Within Mercedes-Benz hierarchy—then DaimlerChrysler—the C32 is a member of the W203 second-generation C-Class, which succeeded the W202 and preceded W204 body styles. Built from 2000 to 2007, the W203 wore more rounded styling than the '90s boxiness of the W202 generation and generally looked friendlier than the W204, which was the beginning of Mercedes’ more aggro design presently. Officially, two AMGified versions of the W203 came to the United States: first the six-cylinder C32, then the V8-powered C55.
From its supercharged, 3.2-liter V6, Mercedes claimed 349 horsepower and 332 pound-feet of torque when this car was new. I don’t know if that’s what it still makes, but I can tell you it’s quick as hell and dips into appearing and disappearing gaps in traffic with a spriteliness that I don’t feel with many modern luxury sedans. The supercharger makes a cool whine while under load, the power is linear. And at just around 3,500 pounds, it’s a great reminder that performance C-Classes used to be tossable and light on their feet.

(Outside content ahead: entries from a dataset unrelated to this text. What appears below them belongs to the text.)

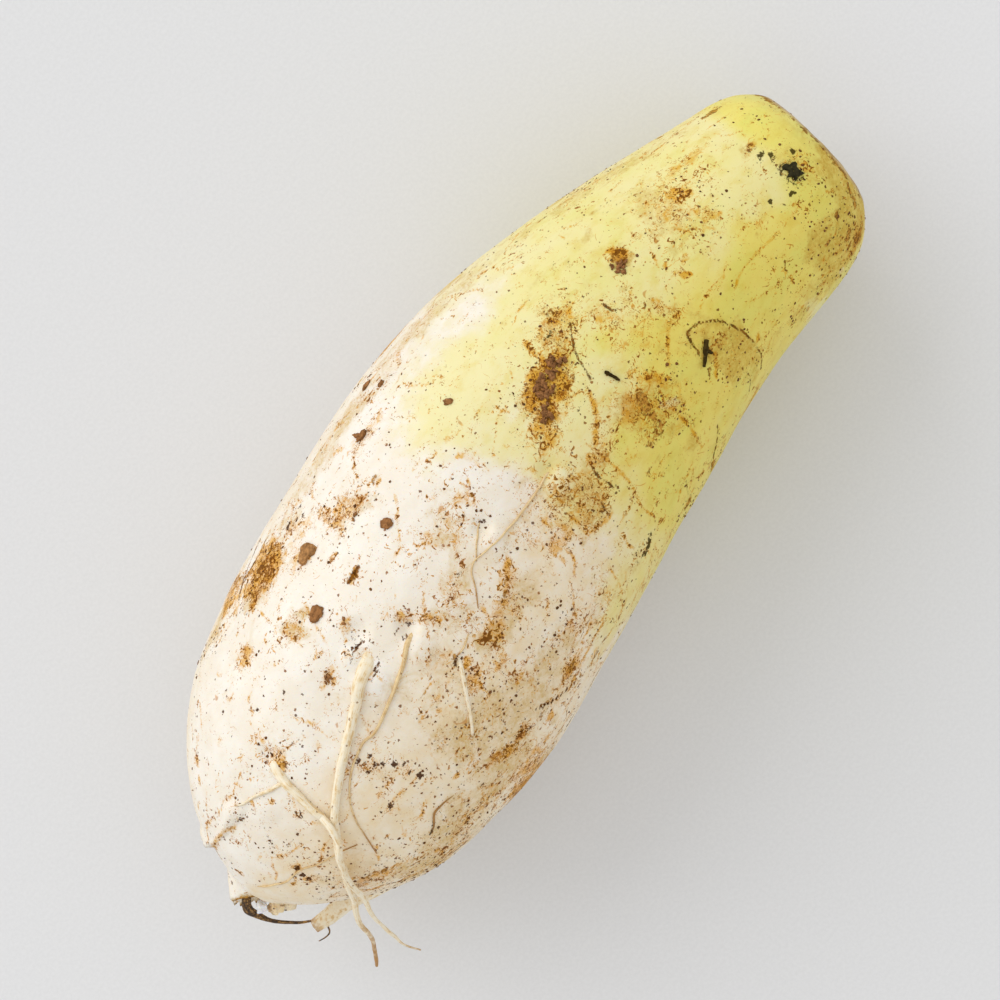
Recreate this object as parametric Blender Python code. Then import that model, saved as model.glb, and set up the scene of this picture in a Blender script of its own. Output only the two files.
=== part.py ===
"""A daikon radish lying on its side: the swollen root, its side roots and the soil dried on its skin.

Metres, +Z up. +X runs along the root from the tail to the crown, where the leaves were cut off.
The model is laid out from the tail and from the resting plane; the last step moves the origin
under the middle of everything.
"""

import math
import random

import bmesh
import bpy
from mathutils import Matrix, Vector
from mathutils.bvhtree import BVHTree

MM = 0.001

# Driving dimensions of the swollen root.
LENGTH = 280 * MM
WIDTH = 106.4 * MM
ROUNDNESS = 0.97  # height of a section over its width
PITCH = math.radians(-3.0)  # the crown end lies lower than the tail
AXIS_AT_TAIL = 56.25 * MM  # height of the root's axis over the resting plane, at the tail

# Upright sections from the tail to the crown: distance along as a share of LENGTH, and the
# sideways bow of the axis and the half width as shares of WIDTH.
SECTIONS = (
    (0.014, 0.005, 0.000),
    (0.016, 0.006, 0.042),
    (0.022, 0.010, 0.085),
    (0.029, 0.022, 0.124),
    (0.043, 0.039, 0.191),
    (0.061, 0.047, 0.247),
    (0.079, 0.052, 0.291),
    (0.100, 0.053, 0.337),
    (0.125, 0.056, 0.380),
    (0.154, 0.058, 0.418),
    (0.186, 0.061, 0.446),
    (0.221, 0.065, 0.466),
    (0.264, 0.074, 0.485),
    (0.314, 0.082, 0.497),
    (0.364, 0.092, 0.500),
    (0.421, 0.113, 0.498),
    (0.482, 0.132, 0.494),
    (0.543, 0.145, 0.482),
    (0.607, 0.150, 0.461),
    (0.671, 0.148, 0.435),
    (0.736, 0.137, 0.402),
    (0.793, 0.118, 0.371),
    (0.850, 0.093, 0.346),
    (0.893, 0.072, 0.327),
    (0.921, 0.062, 0.311),
    (0.946, 0.058, 0.290),
    (0.964, 0.062, 0.266),
    (0.979, 0.069, 0.236),
    (0.989, 0.077, 0.204),
    (0.998, 0.088, 0.162),
    (1.005, 0.101, 0.117),
    (1.011, 0.111, 0.064),
    (1.013, 0.113, 0.000),
)
RINGS = 56
SIDES = 48

# Where the leaves were sliced off: the knife went square to the bowed axis.
CROWN_CUT_X = 276.9 * MM
CROWN_CUT_Y = 4.0 * MM
CROWN_CUT_TURN = math.radians(-8.6)
CUTTER_SIZE = 0.2

REST_SHAVE = 1.8 * MM  # depth of the flat that the belly rests on
SKIN_GAP = 0.35 * MM  # air between the skin and what lies on it
TUBE_STEP = 2.6 * MM
HAIR_SIDES = 1  # bevel resolutions
ROOT_SIDES = 2
WELD = 0.01 * MM
LUMP_DETAIL = 2  # subdivisions of the ball that a crumb or a lump starts from

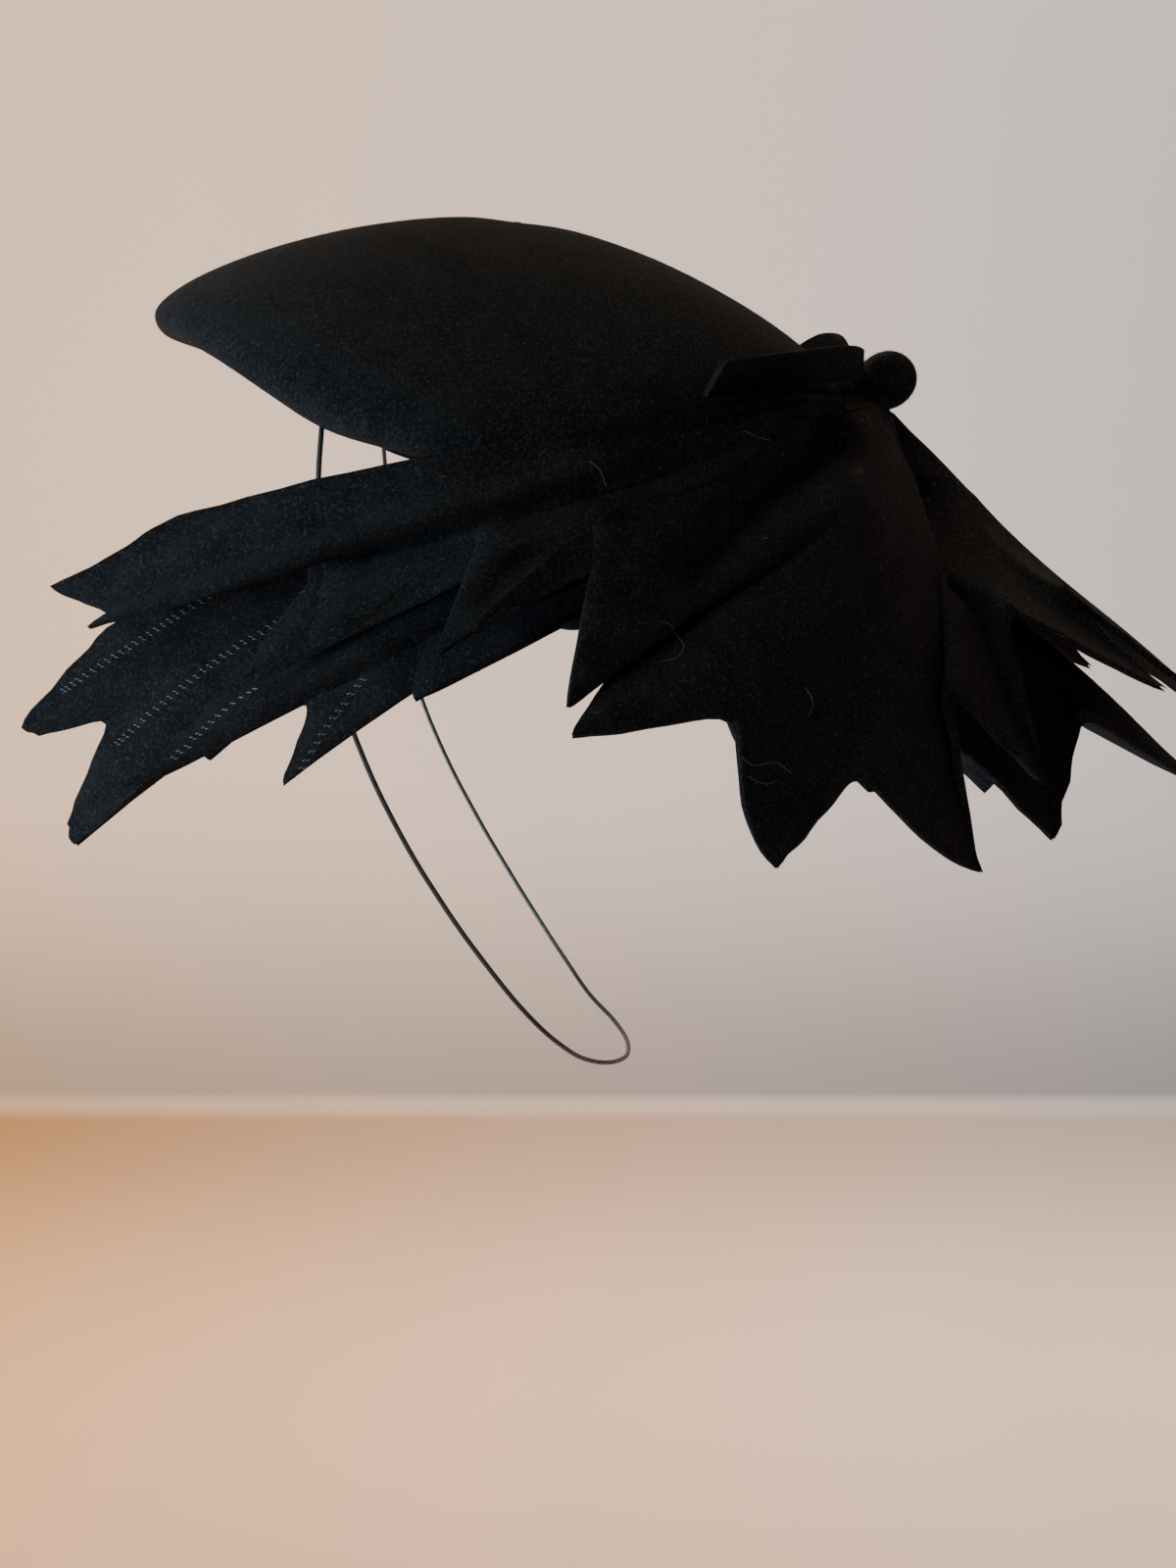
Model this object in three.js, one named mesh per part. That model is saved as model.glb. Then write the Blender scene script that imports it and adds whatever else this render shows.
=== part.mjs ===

Unfavorable against the competition when it came out—the BMW M3 offered coupe styling, the Audi S4 offered a naturally aspirated V8, and both came in a stick—the C32’s relative unpopularity then translates to a refreshing rarity today, two decades later. And the ones I do see are almost always black or silver, never Capri Blue Metallic like mine is.
The C32 is not the fastest car, best track star, or greatest handler out there. But it’s a beautiful cruiser, designed to sit on a highway at a composed 90 mph and not bat an eye. There’s a reason why the 90-mph mark is smack in the middle of its speedometer, affectionately described as a “bathroom scale” once by a friend.
A lot can happen in the automotive space in 20 years, and from my perch here, I do think the C32 hails from a more honest time in Mercedes-Benz and AMG history. Contemporary AMGs are cool, but also loudly so; they have quad exhaust pipes, fat fenders, gaping faces, hoods with their hackles raised, whatever this feature is.
Conversely, the C32 is nearly indistinguishable from other W203 C-Classes, save for a badge here and there, polished tailpipes, and different wheels. What matters is underneath, and it’s a kind of quiet swagger no modern performance car wears anymore. How much performative design do you need today to compensate for a price tag, anyway? A lot, apparently.
At age 20 and 100,000 miles in, the C32 still mobs, still returns 24 mpg on the highway, and its air conditioning still blows cold (because I replaced the whole thing a few years ago). I’ve shipped it out to California for college and back. I’ve cried over boys in it. I’ve done my first solo and long-distance road trip in it. I know everything about how it’s supposed to run like the back of my hand: the sound it’s supposed to make, how it’s supposed to ride, and that the transmission jerks at 1,500 rpm in first gear. The seat leather has held up great, the trunk is large, and, mechanically, it runs perfectly. A few years ago, I swapped the carpeted floor mats out for rubber ones and haven’t looked back since.
Right now, the car’s in the shop for its well-deserved Big Service checkup. I have an estimate in my hand for how much it’ll cost, and I’ll honestly pay whatever the mechanic wants. The C32 has treated me so well for so long. Who am I not to return the favor?
And before the year is out, we’ll hit that 100,000-mile mark and we’ll keep going. Age is just a number, after all, and there’s no need to be precious about a car that still brings you joy.